“Poor, dear old Gwen! you wanted to see mother and me. I am sorry you were so lonely.”

“Well, my maid, it wasn’t that; I’m none so selfish. No, Gwladys, it wasn’t for myself I was praying, nor about myself I felt so happy. No, ’twas about little David. Gwladys, I mean to take little David to the eye-well.”

“Oh! dear me, Gwen, what is that?”

“Hush, hush, child! don’t speak of it lightly; just sit patient for five minutes, my dear, and you shall know the whole ins and outs of it.”

I have said that Gwen, though a very religious woman, was, if possible, a more superstitious one. From the fountain-head of her knowledge and wisdom I had drunk deeply; of late, when away from her, I had been deprived of these goodly draughts, but I was all the more ready now to partake of the very delicious one she had ready dished up for my benefit.

“Go on,” I said, in a tone of intense interest.

“I mean to take the child to the eye-well,” continued Gwen; “there’s one within a mile or two of this place that’s famed, and justly, through the whole country. Many’s the blind person, or the weak-eyed body, that has been cured by it; and many and many thoughts have I cast toward it, Gwladys; not liking to speak, for sure, if you long too earnestly, you hinders, so’s the belief, the cure. Now there’s wells that have a ‘perhaps’ to ’em, and there’s wells that have a ‘certainty,’ and of all the wells that ever was sure, this is the one. And I’ve a strong belief and faith in my mind, that though I brought the little lad here blind, I may carry him home seeing.”

True, oh! Gwen, dear Gwen, not in your way, perhaps in a better!

As she spoke, attracted by the sound of her voice, the child toddled to his feet, came to her side, and raised his dark, sightless eyes to her face.
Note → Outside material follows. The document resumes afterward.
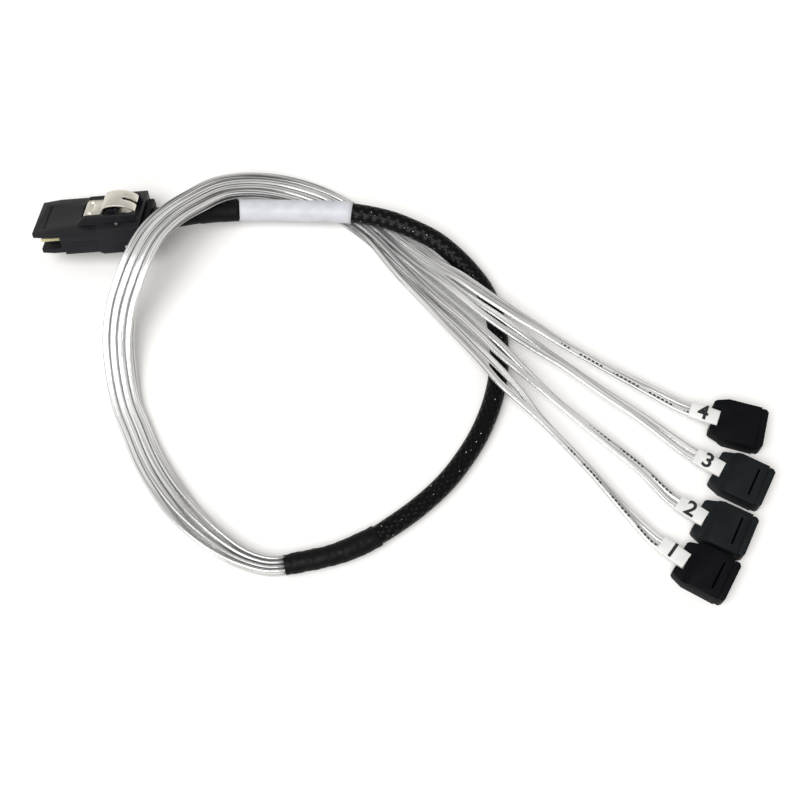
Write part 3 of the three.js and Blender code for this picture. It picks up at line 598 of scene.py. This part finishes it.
def braid():
    """Expandable sleeving of black polyester monofilament, laid flat in crossing bands. Each crossing is a
    lozenge about 2 mm wide and 3 mm long, painted near white in patches as a painted highlight, and the gaps
    go dead black."""
    made, tree, shader = material(
        "polyester_monofilament_braid", Roughness=0.36, IOR=1.57, Specular_IOR_Level=0.12
    )
    uv = add(tree, "ShaderNodeUVMap", uv_map="lay").outputs["UV"]
    lay = add(tree, "ShaderNodeSeparateXYZ", links={"Vector": uv})
    around, along = lay.outputs["X"], lay.outputs["Y"]
    per_band = BRAID_BANDS / BRAID_GIRTH
    turns = add(tree, "ShaderNodeMath", {1: per_band}, {0: around}, operation="MULTIPLY").outputs[0]
    steps = add(tree, "ShaderNodeMath", {1: 1 / BRAID_LEAN}, {0: along}, operation="MULTIPLY").outputs[0]
    hands = []
    for operation in ("ADD", "SUBTRACT"):
        lean = add(tree, "ShaderNodeMath", links={0: turns, 1: steps}, operation=operation).outputs[0]
        angle = add(tree, "ShaderNodeMath", {1: 2 * math.pi}, {0: lean}, operation="MULTIPLY").outputs[0]
        wave = add(tree, "ShaderNodeMath", links={0: angle}, operation="COSINE").outputs[0]
        hand = add(tree, "ShaderNodeMath", {1: 0.5, 2: 0.5}, {0: wave}, operation="MULTIPLY_ADD")
        hands.append(hand.outputs[0])
    crossing = add(tree, "ShaderNodeMath", links={0: hands[0], 1: hands[1]}, operation="MULTIPLY").outputs[0]
    lozenge = add(tree, "ShaderNodeMath", {1: 5.0}, {0: crossing}, operation="POWER").outputs[0]
    spread = add(tree, "ShaderNodeTexNoise", {"Scale": 0.35, "Detail": 2.0}, {"Vector": uv}).outputs["Fac"]
    patchy = add(
        tree, "ShaderNodeMapRange", {"From Min": 0.54, "From Max": 0.66}, {"Value": spread}
    ).outputs["Result"]
    # Painted highlight: the crossings are painted near white, in patches, where the braid would catch the
    # light
    painted_glint = add(tree, "ShaderNodeMath", links={0: lozenge, 1: patchy}, operation="MULTIPLY").outputs[0]
    tint = add(tree, "ShaderNodeValToRGB", links={"Fac": painted_glint}, stops=[
        (0.0, "#020203"), (0.5, "#040406"), (0.88, "#dcdee2"),
    ])
    relief = add(tree, "ShaderNodeBump", {"Strength": 0.45, "Distance": 0.4 * MM}, {"Height": crossing})
    feed(tree, shader, {"Base Color": tint.outputs["Color"], "Normal": relief.outputs["Normal"]})
    return made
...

“But it must be managed clever,” continued Gwen, “and ’tis there I want you to help me. I don’t want my mistress, nor a soul in the house but yourself to know, until I can bring in the laddie with the daylight let into his blessed eyes; and to have any success we must obey the rules solemn. For three mornings we must be at the well before sunrise, and when the first sunbeam dips into the water, down must go the child’s head right under too, with it, and this we must do three days running, and then stop for three days, and then three days again. Ah! but I feel the Lord’ll give His blessing, and there’s real cure in the well.”